→ **What needs to be done**: Repeat the listing in full, word for word.

— Start of Listed entries —

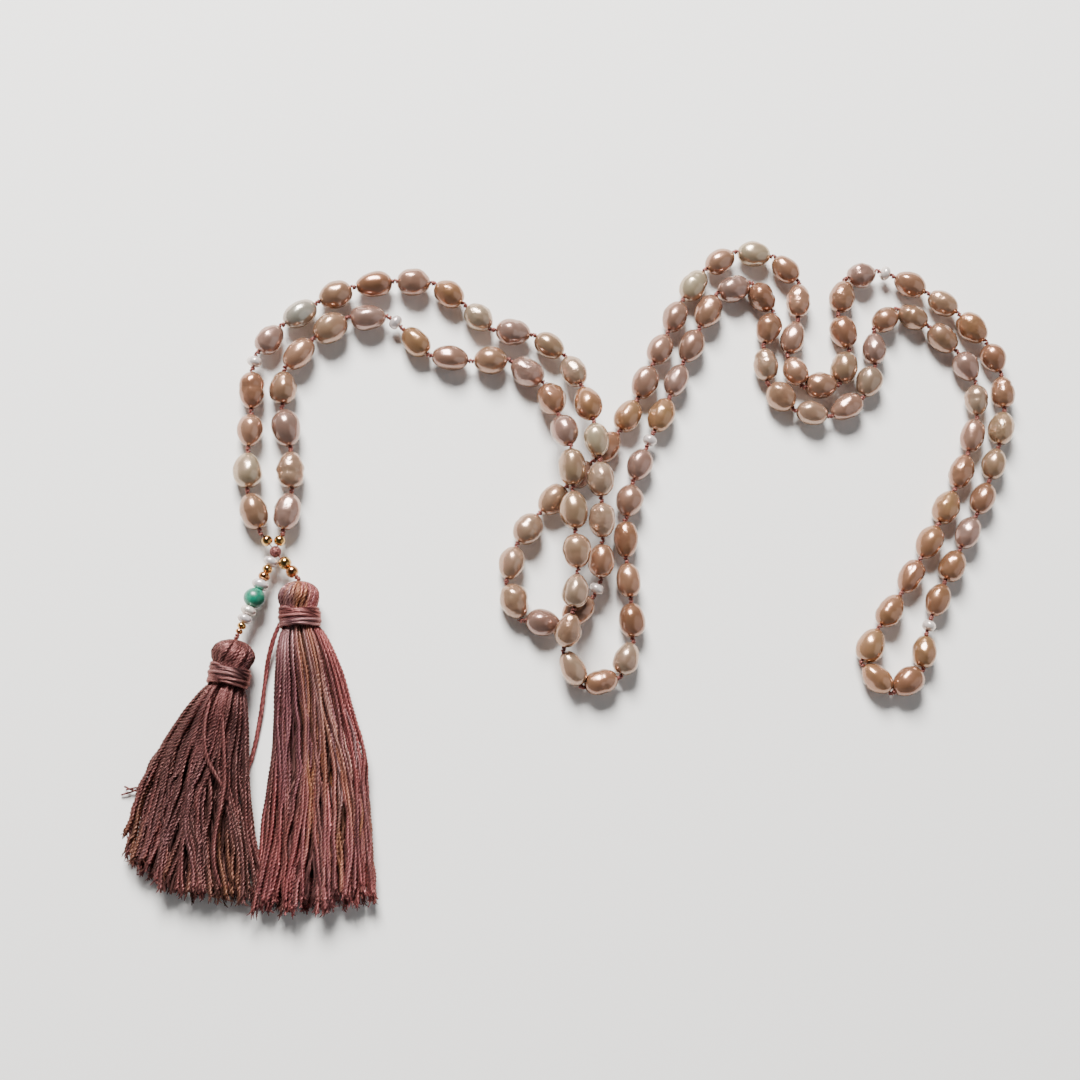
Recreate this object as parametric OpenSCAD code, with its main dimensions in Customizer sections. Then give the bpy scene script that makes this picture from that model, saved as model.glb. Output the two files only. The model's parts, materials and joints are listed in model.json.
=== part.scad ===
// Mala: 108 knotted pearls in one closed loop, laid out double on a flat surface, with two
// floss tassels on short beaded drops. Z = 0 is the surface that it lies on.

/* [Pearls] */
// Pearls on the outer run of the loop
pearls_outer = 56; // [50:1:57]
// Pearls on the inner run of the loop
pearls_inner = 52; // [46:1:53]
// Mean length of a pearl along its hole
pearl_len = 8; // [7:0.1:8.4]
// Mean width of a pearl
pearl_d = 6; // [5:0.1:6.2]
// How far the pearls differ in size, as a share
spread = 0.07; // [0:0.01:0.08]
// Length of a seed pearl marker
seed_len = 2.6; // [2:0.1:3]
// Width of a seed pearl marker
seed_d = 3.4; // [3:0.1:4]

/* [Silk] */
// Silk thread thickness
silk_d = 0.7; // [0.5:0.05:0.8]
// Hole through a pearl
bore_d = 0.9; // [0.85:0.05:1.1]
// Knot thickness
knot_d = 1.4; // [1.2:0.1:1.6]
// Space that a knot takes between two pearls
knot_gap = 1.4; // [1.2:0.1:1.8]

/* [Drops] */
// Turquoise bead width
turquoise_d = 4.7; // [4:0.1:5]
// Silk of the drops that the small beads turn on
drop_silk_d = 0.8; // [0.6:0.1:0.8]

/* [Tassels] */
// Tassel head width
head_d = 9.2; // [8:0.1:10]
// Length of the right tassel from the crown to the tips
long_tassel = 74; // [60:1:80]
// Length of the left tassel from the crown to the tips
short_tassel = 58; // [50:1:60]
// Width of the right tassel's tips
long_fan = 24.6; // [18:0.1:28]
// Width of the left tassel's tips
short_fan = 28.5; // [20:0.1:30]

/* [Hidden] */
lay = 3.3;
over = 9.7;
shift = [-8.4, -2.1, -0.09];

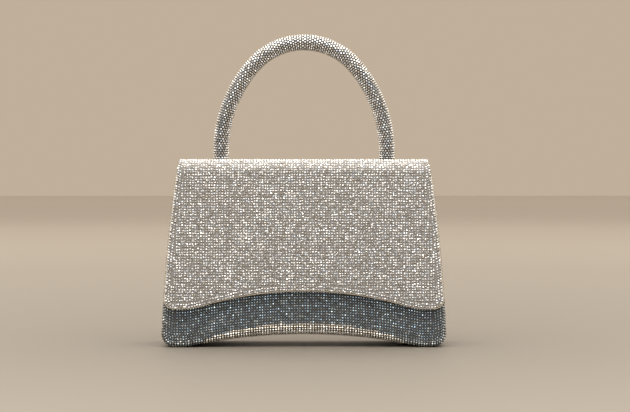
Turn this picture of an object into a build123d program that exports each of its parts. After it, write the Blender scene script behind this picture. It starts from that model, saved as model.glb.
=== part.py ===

— End of Listed entries —

→ **Result below**:
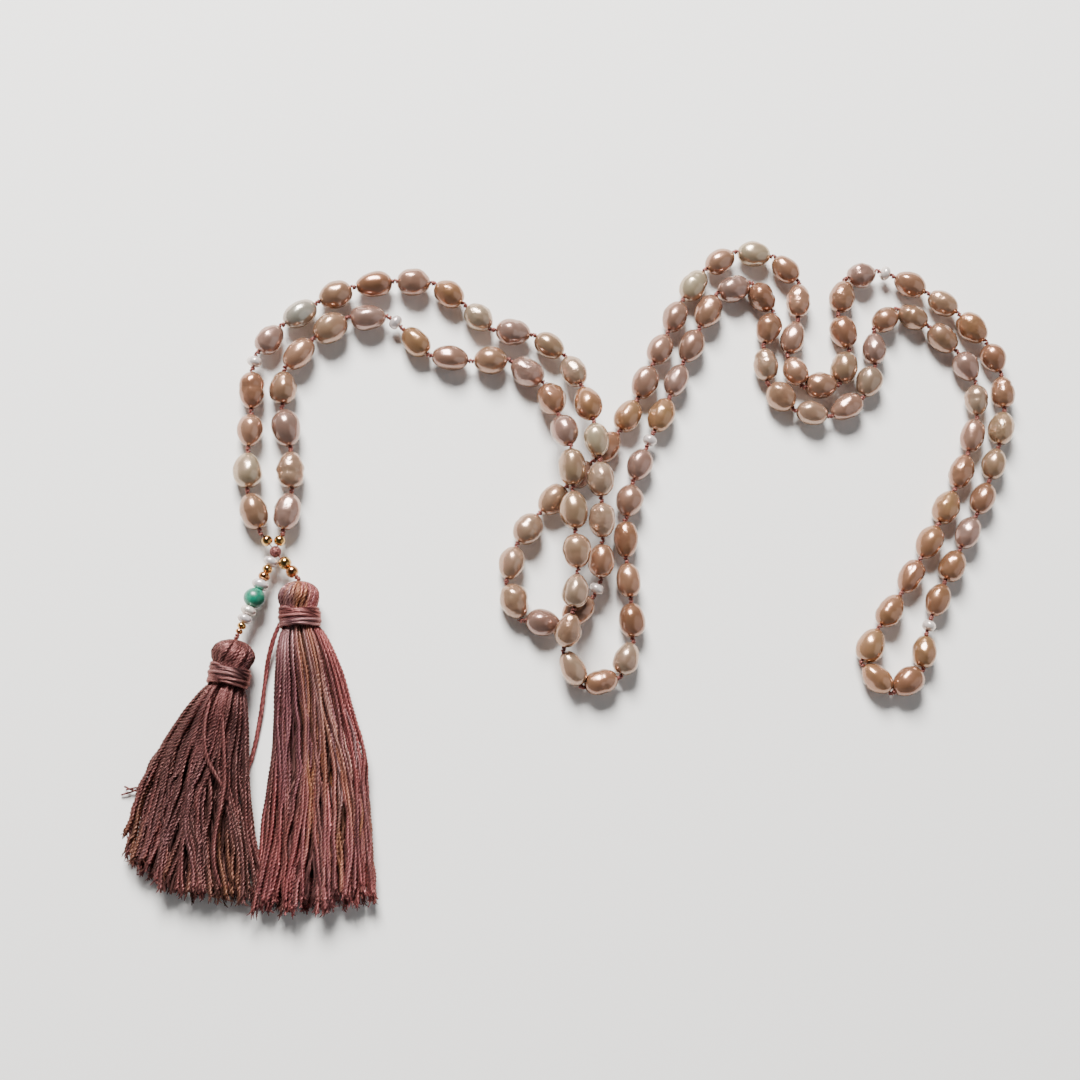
Recreate this object as parametric OpenSCAD code, with its main dimensions in Customizer sections. Then give the bpy scene script that makes this picture from that model, saved as model.glb. Output the two files only. The model's parts, materials and joints are listed in model.json.
=== part.scad ===
// Mala: 108 knotted pearls in one closed loop, laid out double on a flat surface, with two
// floss tassels on short beaded drops. Z = 0 is the surface that it lies on.

/* [Pearls] */
// Pearls on the outer run of the loop
pearls_outer = 56; // [50:1:57]
// Pearls on the inner run of the loop
pearls_inner = 52; // [46:1:53]
// Mean length of a pearl along its hole
pearl_len = 8; // [7:0.1:8.4]
// Mean width of a pearl
pearl_d = 6; // [5:0.1:6.2]
// How far the pearls differ in size, as a share
spread = 0.07; // [0:0.01:0.08]
// Length of a seed pearl marker
seed_len = 2.6; // [2:0.1:3]
// Width of a seed pearl marker
seed_d = 3.4; // [3:0.1:4]

/* [Silk] */
// Silk thread thickness
silk_d = 0.7; // [0.5:0.05:0.8]
// Hole through a pearl
bore_d = 0.9; // [0.85:0.05:1.1]
// Knot thickness
knot_d = 1.4; // [1.2:0.1:1.6]
// Space that a knot takes between two pearls
knot_gap = 1.4; // [1.2:0.1:1.8]

/* [Drops] */
// Turquoise bead width
turquoise_d = 4.7; // [4:0.1:5]
// Silk of the drops that the small beads turn on
drop_silk_d = 0.8; // [0.6:0.1:0.8]

/* [Tassels] */
// Tassel head width
head_d = 9.2; // [8:0.1:10]
// Length of the right tassel from the crown to the tips
long_tassel = 74; // [60:1:80]
// Length of the left tassel from the crown to the tips
short_tassel = 58; // [50:1:60]
// Width of the right tassel's tips
long_fan = 24.6; // [18:0.1:28]
// Width of the left tassel's tips
short_fan = 28.5; // [20:0.1:30]

/* [Hidden] */
lay = 3.3;
over = 9.7;
shift = [-8.4, -2.1, -0.09];

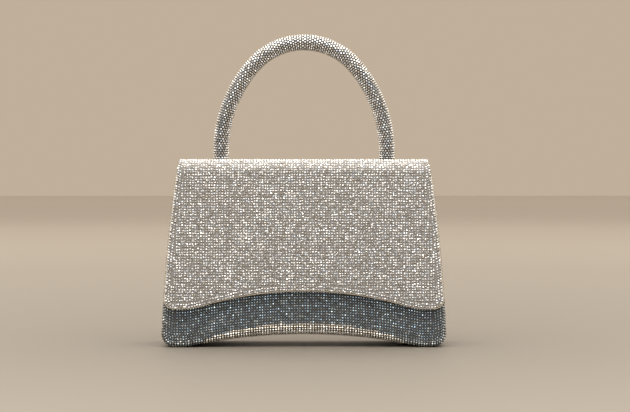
Turn this picture of an object into a build123d program that exports each of its parts. After it, write the Blender scene script behind this picture. It starts from that model, saved as model.glb.
=== part.py ===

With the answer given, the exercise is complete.